Incident postmortems · DevOps · Code with Animation

What is a postmortem?

A postmortem is a written review after an incident: what happened, the timeline, the impact, the root cause, and the concrete actions to prevent a recurrence. The "blameless" part is essential — it focuses on systems and process, not on punishing whoever was at the keyboard.

Why it matters

Outages are inevitable; learning from them is optional, and it is what separates teams that improve from teams that repeat the same failure. A blameless culture gets honest postmortems, which produce real fixes.

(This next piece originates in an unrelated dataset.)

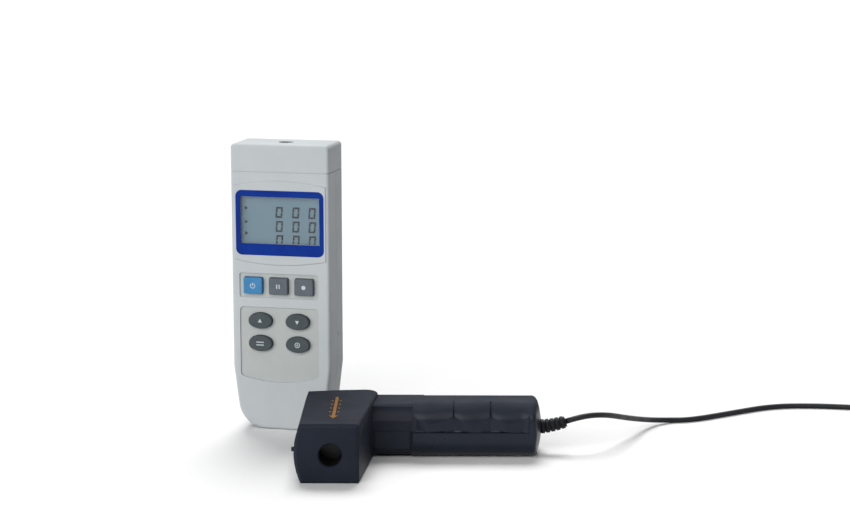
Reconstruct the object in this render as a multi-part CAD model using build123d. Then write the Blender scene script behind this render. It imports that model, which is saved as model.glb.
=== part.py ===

It is a hallmark of mature operations and a frequent topic in senior interviews.

What to learn

The structure: timeline, impact, root cause, actions
Blameless culture and psychological safety
The five whys for root-cause analysis
Distinguishing root cause from triggers
Actionable follow-ups with owners and dates
Sharing learnings across the org
Tracking action items to completion

Common pitfall

Writing a postmortem that names a person as the cause — "engineer ran the wrong command." That kills the honesty future postmortems depend on and ignores the real question: why did the system let one command cause an outage? Blame the missing guardrail, not the human; fix the system so the mistake cannot recur.

Resources

Primary (free):

Practice

Take a real or hypothetical incident and write a blameless postmortem: a timeline, the impact, a root cause found with the five whys, and two or three follow-up actions with owners. Check that no line blames a person. Done when every action targets a system or process change.

Outcomes

Write a structured, blameless postmortem.
Find a root cause with the five whys.
Separate the root cause from the trigger.
Produce follow-up actions with owners and dates.